Record excerpts:
= = = =
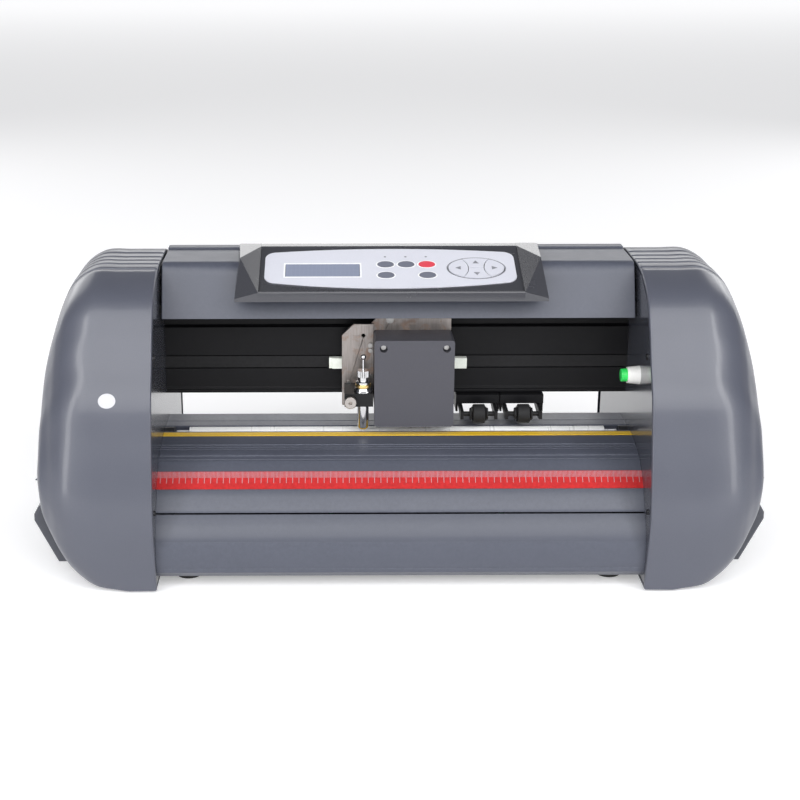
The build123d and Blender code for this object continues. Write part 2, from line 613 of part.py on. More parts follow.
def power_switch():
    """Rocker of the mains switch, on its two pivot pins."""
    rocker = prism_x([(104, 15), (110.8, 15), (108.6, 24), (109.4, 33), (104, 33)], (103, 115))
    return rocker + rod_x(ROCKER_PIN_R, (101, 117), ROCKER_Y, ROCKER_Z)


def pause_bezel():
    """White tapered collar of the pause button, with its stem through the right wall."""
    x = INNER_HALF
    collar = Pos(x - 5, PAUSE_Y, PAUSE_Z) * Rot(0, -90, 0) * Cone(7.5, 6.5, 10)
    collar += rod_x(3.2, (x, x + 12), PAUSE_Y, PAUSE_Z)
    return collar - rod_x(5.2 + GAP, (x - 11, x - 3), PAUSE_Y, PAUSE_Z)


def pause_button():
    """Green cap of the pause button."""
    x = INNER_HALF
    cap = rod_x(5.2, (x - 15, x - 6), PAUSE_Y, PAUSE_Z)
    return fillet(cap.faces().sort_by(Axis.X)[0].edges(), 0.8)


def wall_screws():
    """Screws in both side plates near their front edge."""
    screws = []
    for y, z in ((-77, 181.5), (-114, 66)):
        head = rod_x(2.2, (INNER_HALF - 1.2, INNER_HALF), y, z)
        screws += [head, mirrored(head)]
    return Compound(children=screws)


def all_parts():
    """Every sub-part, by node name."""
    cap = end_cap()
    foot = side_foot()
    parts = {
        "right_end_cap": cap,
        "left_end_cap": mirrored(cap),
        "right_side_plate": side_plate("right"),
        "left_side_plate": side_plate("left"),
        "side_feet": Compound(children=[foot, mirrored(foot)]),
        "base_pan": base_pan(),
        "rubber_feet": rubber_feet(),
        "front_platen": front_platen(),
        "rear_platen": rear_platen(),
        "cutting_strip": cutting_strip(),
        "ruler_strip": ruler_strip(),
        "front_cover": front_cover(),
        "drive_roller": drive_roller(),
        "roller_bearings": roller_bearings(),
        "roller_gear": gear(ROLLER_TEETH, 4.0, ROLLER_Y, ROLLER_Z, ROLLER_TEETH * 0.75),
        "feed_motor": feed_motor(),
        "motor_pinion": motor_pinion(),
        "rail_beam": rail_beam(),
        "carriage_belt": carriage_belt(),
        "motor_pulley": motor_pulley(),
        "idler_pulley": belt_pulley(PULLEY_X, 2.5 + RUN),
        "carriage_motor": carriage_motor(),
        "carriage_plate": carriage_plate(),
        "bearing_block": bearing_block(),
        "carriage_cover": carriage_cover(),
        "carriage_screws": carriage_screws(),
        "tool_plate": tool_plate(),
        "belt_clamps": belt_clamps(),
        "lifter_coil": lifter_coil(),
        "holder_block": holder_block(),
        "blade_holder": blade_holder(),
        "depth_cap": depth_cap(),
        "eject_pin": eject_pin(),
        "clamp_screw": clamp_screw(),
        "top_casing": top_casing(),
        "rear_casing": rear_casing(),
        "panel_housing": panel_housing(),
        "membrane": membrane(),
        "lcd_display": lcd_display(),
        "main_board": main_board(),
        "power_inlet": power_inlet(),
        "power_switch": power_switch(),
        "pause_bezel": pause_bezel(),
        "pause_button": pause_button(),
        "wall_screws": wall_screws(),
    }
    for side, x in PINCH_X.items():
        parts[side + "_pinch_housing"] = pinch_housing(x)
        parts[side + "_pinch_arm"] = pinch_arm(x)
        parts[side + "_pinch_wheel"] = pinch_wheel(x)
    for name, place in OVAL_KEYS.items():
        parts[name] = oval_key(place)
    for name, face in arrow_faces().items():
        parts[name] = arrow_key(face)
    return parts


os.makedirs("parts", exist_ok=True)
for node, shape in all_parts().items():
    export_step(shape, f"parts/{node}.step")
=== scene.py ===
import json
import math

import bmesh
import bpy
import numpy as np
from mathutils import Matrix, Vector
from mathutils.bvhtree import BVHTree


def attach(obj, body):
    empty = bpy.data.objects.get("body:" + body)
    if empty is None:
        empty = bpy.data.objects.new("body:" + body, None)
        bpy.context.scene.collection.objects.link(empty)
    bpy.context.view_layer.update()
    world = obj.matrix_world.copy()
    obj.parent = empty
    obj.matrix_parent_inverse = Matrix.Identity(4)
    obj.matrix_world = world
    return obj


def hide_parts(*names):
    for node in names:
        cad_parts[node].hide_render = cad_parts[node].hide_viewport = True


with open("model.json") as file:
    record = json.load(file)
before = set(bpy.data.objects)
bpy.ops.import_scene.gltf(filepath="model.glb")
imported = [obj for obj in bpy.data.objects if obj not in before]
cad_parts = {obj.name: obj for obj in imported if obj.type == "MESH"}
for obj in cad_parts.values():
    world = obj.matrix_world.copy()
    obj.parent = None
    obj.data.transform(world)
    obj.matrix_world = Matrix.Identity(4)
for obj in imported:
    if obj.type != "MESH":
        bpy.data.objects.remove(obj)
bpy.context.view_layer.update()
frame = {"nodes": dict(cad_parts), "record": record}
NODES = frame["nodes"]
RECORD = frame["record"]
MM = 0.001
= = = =
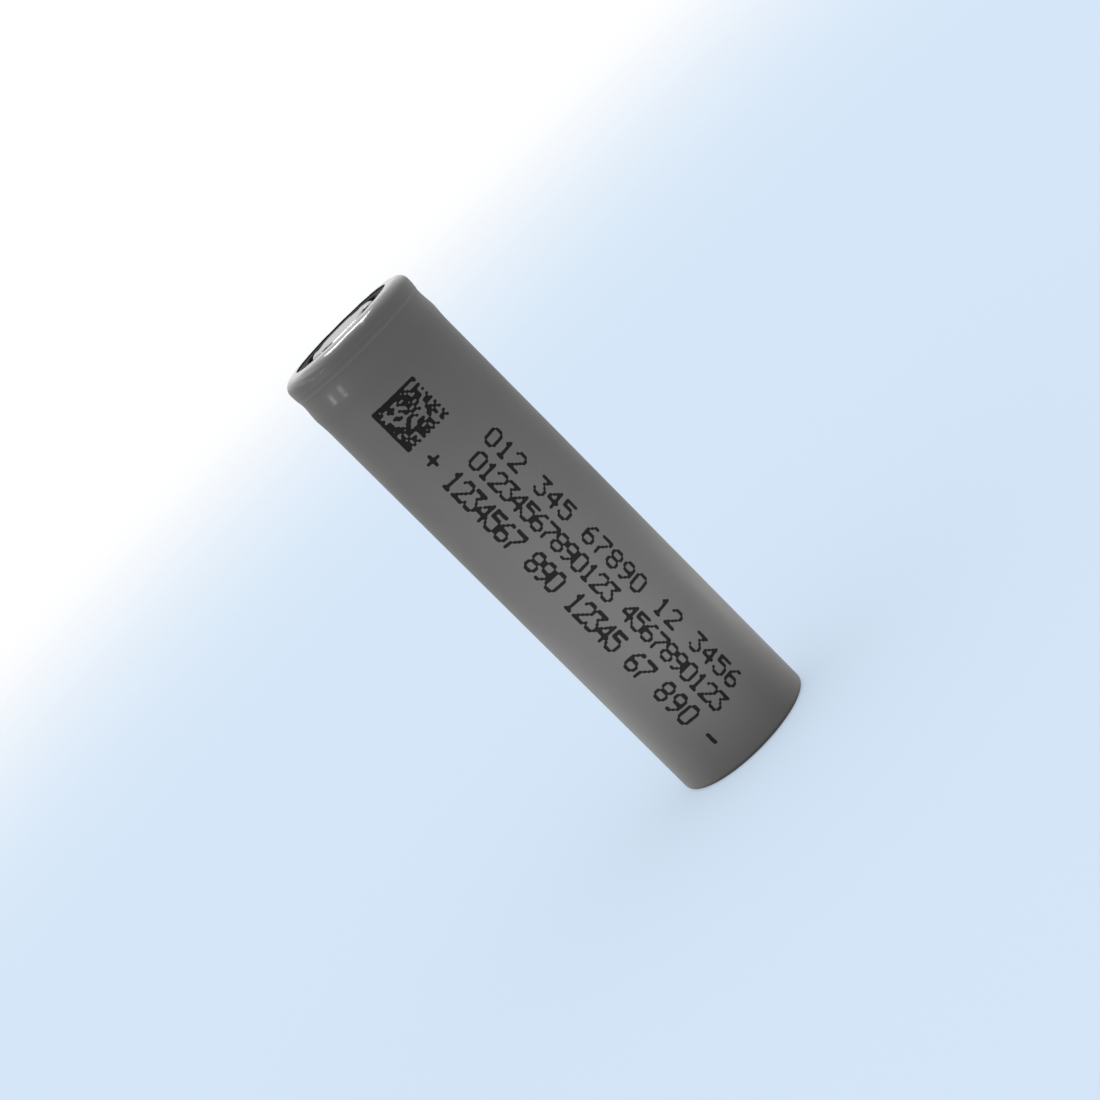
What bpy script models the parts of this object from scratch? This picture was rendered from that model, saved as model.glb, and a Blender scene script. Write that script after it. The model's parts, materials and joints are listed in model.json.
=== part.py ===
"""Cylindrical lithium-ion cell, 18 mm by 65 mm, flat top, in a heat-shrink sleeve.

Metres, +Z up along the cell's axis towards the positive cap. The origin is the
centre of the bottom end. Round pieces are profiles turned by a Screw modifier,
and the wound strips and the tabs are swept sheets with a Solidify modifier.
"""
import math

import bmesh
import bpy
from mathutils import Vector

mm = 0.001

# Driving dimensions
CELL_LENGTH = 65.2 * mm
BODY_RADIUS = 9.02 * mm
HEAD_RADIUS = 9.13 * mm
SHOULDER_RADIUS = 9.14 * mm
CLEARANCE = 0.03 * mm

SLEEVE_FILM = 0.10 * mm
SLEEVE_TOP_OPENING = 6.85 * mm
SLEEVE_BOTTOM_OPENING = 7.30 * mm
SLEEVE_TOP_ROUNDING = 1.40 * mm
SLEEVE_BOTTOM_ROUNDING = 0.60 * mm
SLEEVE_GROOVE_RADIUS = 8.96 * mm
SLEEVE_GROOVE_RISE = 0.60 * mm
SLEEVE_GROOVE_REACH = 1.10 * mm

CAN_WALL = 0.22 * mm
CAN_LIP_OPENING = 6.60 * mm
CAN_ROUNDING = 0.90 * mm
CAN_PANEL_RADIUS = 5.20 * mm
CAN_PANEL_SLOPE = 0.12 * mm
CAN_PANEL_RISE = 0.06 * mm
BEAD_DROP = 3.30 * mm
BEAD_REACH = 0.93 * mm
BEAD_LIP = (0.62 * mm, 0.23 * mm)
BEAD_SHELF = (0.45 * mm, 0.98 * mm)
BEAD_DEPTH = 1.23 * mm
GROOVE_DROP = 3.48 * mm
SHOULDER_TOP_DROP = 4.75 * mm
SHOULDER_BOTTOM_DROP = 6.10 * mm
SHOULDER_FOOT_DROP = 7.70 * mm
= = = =
Job: Transcribe, word for word, every line from the line with "The build123d and" to the line with "return collar - rod_x(5.2", inclusive, and output nothing else.

Result for this exercise:
The build123d and Blender code for this object continues. Write part 2, from line 613 of part.py on. More parts follow.
def power_switch():
    """Rocker of the mains switch, on its two pivot pins."""
    rocker = prism_x([(104, 15), (110.8, 15), (108.6, 24), (109.4, 33), (104, 33)], (103, 115))
    return rocker + rod_x(ROCKER_PIN_R, (101, 117), ROCKER_Y, ROCKER_Z)


def pause_bezel():
    """White tapered collar of the pause button, with its stem through the right wall."""
    x = INNER_HALF
    collar = Pos(x - 5, PAUSE_Y, PAUSE_Z) * Rot(0, -90, 0) * Cone(7.5, 6.5, 10)
    collar += rod_x(3.2, (x, x + 12), PAUSE_Y, PAUSE_Z)
    return collar - rod_x(5.2 + GAP, (x - 11, x - 3), PAUSE_Y, PAUSE_Z)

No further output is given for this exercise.